* **Data provided**:
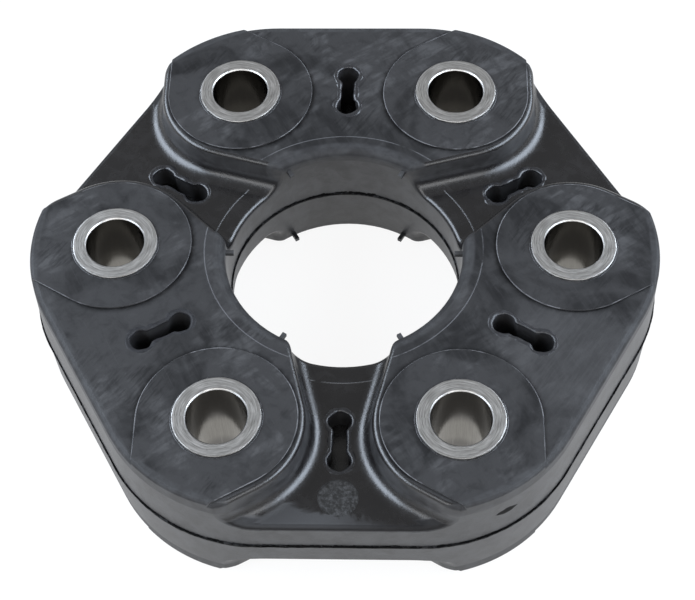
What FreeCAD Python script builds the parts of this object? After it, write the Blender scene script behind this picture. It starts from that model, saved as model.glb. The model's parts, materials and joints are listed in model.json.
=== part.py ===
import FreeCAD, Part
import math
import os
from FreeCAD import Vector

# Flexible disc joint for a vehicle's propeller shaft: six steel bushes on one bolt circle,
# tied together by endless cord loops and moulded into a hexagonal rubber disc.
# Three sectors between the bushes are thick and three are thin, on both faces alike.
# The origin is the disc's centre: the shaft axis is Z and the parting line lies at Z = 0.
# Both faces are alike but for the hole, which the lower half of the mould leaves a little wider.
# Each half is drawn upwards, and the lower one is then mirrored.
# Lengths are in millimetres and angles in degrees.

# Steel bushes and the circle that they stand on
BUSH_COUNT = 6
PITCH_RADIUS = 48.0
BORE_RADIUS = 6.05
BUSH_WALL = 2.85
BUSH_LENGTH = 31.0
BORE_CHAMFER = 0.45
BUSH_EDGE_CHAMFER = 0.2

# Cord loops, wound round neighbouring bushes, and the discs that hold them on
LOOP_THICKNESS = 3.4
LOOP_GAP = 0.6
LOOP_EDGE_CHAMFER = 0.5
COLLAR_THICKNESS = 1.2
COLLAR_OVERHANG = 1.4

# Rubber that covers the loops and the discs
OUTER_COVER = 8.1
CORNER_COVER = 6.0
INNER_COVER = 4.6
LAND_COVER = 3.7
COLLAR_COVER = 1.2
FLOOR_COVER = 1.9

# Faces of the moulding
LAND_SETBACK = 0.5
LAND_STEP = 0.4
LAND_FLARE = 30.0
LAND_MARGIN = 1.5
LAND_RIM_FILLET = 0.9
RECESS_DEPTH = 7.1
OUTER_DRAFT = 1.5
RECESS_DRAFT = 4.0
FLOOR_FILLET = 3.4
EDGE_FILLET = 1.3
EDGE_SHARE = 0.95
HOLE_STEP = 0.3
HOLE_UPPER_FILLET = 2.2
HOLE_LOWER_FILLET = 3.0

# Where a recess wall runs out at the rim or at the hole, beside a bush's own direction
RIM_MOUTH_RADIUS = 9.0
HOLE_MOUTH_RADIUS = 5.0
HOLE_MOUTH_TURN = 4.0
MOUTH_REST = 20.0

# Dog-bone pockets, one in the middle of each sector on either face
SLOT_END_COVER = 1.9
SLOT_SHIFT = 0.9
SLOT_LOBE_RADIUS = 2.6
SLOT_NECK_WIDTH = 3.4
SLOT_NECK_FILLET = 1.5
SLOT_RIM_FILLET = 0.7
SLOT_WEB = 3.0

# Marks of the mould: flash at the parting line, vent nubs and a round insert's face
FLASH_HEIGHT = 0.5
FLASH_REACH = 0.25
NUB_WIDTH = 0.9
NUB_REACH = 1.4
NUB_DROP = 2.4
INSERT_RADIUS = 4.0
INSERT_DEPTH = 0.15
INSERT_GAP = 1.7

# Sizes that follow from the ones above
SECTOR = 360.0 / BUSH_COUNT
HALF_SECTOR = SECTOR / 2
BUSH_RADIUS = BORE_RADIUS + BUSH_WALL
LOOP_RADIUS = BUSH_RADIUS + LOOP_THICKNESS
COLLAR_RADIUS = LOOP_RADIUS + COLLAR_OVERHANG
CHORD_DISTANCE = PITCH_RADIUS * math.cos(math.radians(HALF_SECTOR))
HALF_CHORD = PITCH_RADIUS * math.sin(math.radians(HALF_SECTOR))
FLAT_DISTANCE = CHORD_DISTANCE + LOOP_RADIUS + OUTER_COVER
CORNER_DISTANCE = PITCH_RADIUS + LOOP_RADIUS + CORNER_COVER
FLATNESS = math.cos(math.radians(HALF_SECTOR))
CORNER_ROUND = (FLAT_DISTANCE - CORNER_DISTANCE * FLATNESS) / (1 - FLATNESS)
HOLE_RADIUS = CHORD_DISTANCE - LOOP_RADIUS - INNER_COVER
LAND_RADIUS = LOOP_RADIUS + LAND_COVER
RECESS_RADIUS = LAND_RADIUS + LAND_MARGIN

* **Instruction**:
Copy out each line exactly.

* **Result of this exercise**:
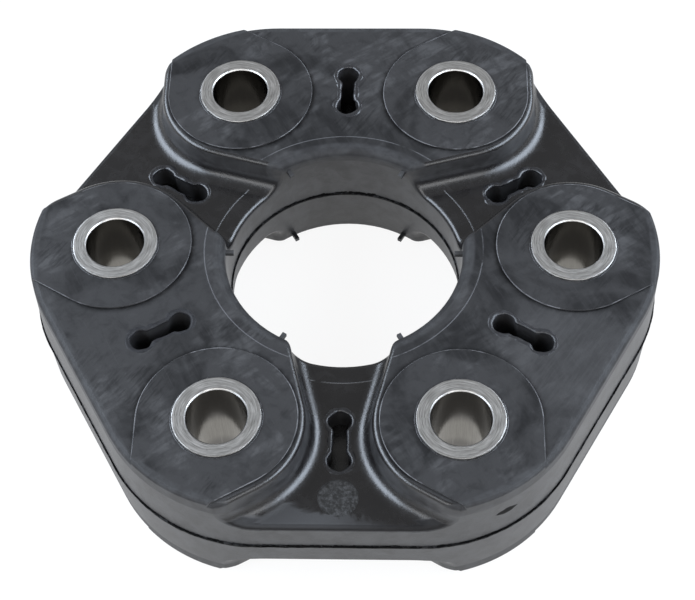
What FreeCAD Python script builds the parts of this object? After it, write the Blender scene script behind this picture. It starts from that model, saved as model.glb. The model's parts, materials and joints are listed in model.json.
=== part.py ===
import FreeCAD, Part
import math
import os
from FreeCAD import Vector

# Flexible disc joint for a vehicle's propeller shaft: six steel bushes on one bolt circle,
# tied together by endless cord loops and moulded into a hexagonal rubber disc.
# Three sectors between the bushes are thick and three are thin, on both faces alike.
# The origin is the disc's centre: the shaft axis is Z and the parting line lies at Z = 0.
# Both faces are alike but for the hole, which the lower half of the mould leaves a little wider.
# Each half is drawn upwards, and the lower one is then mirrored.
# Lengths are in millimetres and angles in degrees.

# Steel bushes and the circle that they stand on
BUSH_COUNT = 6
PITCH_RADIUS = 48.0
BORE_RADIUS = 6.05
BUSH_WALL = 2.85
BUSH_LENGTH = 31.0
BORE_CHAMFER = 0.45
BUSH_EDGE_CHAMFER = 0.2

# Cord loops, wound round neighbouring bushes, and the discs that hold them on
LOOP_THICKNESS = 3.4
LOOP_GAP = 0.6
LOOP_EDGE_CHAMFER = 0.5
COLLAR_THICKNESS = 1.2
COLLAR_OVERHANG = 1.4

# Rubber that covers the loops and the discs
OUTER_COVER = 8.1
CORNER_COVER = 6.0
INNER_COVER = 4.6
LAND_COVER = 3.7
COLLAR_COVER = 1.2
FLOOR_COVER = 1.9

# Faces of the moulding
LAND_SETBACK = 0.5
LAND_STEP = 0.4
LAND_FLARE = 30.0
LAND_MARGIN = 1.5
LAND_RIM_FILLET = 0.9
RECESS_DEPTH = 7.1
OUTER_DRAFT = 1.5
RECESS_DRAFT = 4.0
FLOOR_FILLET = 3.4
EDGE_FILLET = 1.3
EDGE_SHARE = 0.95
HOLE_STEP = 0.3
HOLE_UPPER_FILLET = 2.2
HOLE_LOWER_FILLET = 3.0

# Where a recess wall runs out at the rim or at the hole, beside a bush's own direction
RIM_MOUTH_RADIUS = 9.0
HOLE_MOUTH_RADIUS = 5.0
HOLE_MOUTH_TURN = 4.0
MOUTH_REST = 20.0

# Dog-bone pockets, one in the middle of each sector on either face
SLOT_END_COVER = 1.9
SLOT_SHIFT = 0.9
SLOT_LOBE_RADIUS = 2.6
SLOT_NECK_WIDTH = 3.4
SLOT_NECK_FILLET = 1.5
SLOT_RIM_FILLET = 0.7
SLOT_WEB = 3.0

# Marks of the mould: flash at the parting line, vent nubs and a round insert's face
FLASH_HEIGHT = 0.5
FLASH_REACH = 0.25
NUB_WIDTH = 0.9
NUB_REACH = 1.4
NUB_DROP = 2.4
INSERT_RADIUS = 4.0
INSERT_DEPTH = 0.15
INSERT_GAP = 1.7

# Sizes that follow from the ones above
SECTOR = 360.0 / BUSH_COUNT
HALF_SECTOR = SECTOR / 2
BUSH_RADIUS = BORE_RADIUS + BUSH_WALL
LOOP_RADIUS = BUSH_RADIUS + LOOP_THICKNESS
COLLAR_RADIUS = LOOP_RADIUS + COLLAR_OVERHANG
CHORD_DISTANCE = PITCH_RADIUS * math.cos(math.radians(HALF_SECTOR))
HALF_CHORD = PITCH_RADIUS * math.sin(math.radians(HALF_SECTOR))
FLAT_DISTANCE = CHORD_DISTANCE + LOOP_RADIUS + OUTER_COVER
CORNER_DISTANCE = PITCH_RADIUS + LOOP_RADIUS + CORNER_COVER
FLATNESS = math.cos(math.radians(HALF_SECTOR))
CORNER_ROUND = (FLAT_DISTANCE - CORNER_DISTANCE * FLATNESS) / (1 - FLATNESS)
HOLE_RADIUS = CHORD_DISTANCE - LOOP_RADIUS - INNER_COVER
LAND_RADIUS = LOOP_RADIUS + LAND_COVER
RECESS_RADIUS = LAND_RADIUS + LAND_MARGIN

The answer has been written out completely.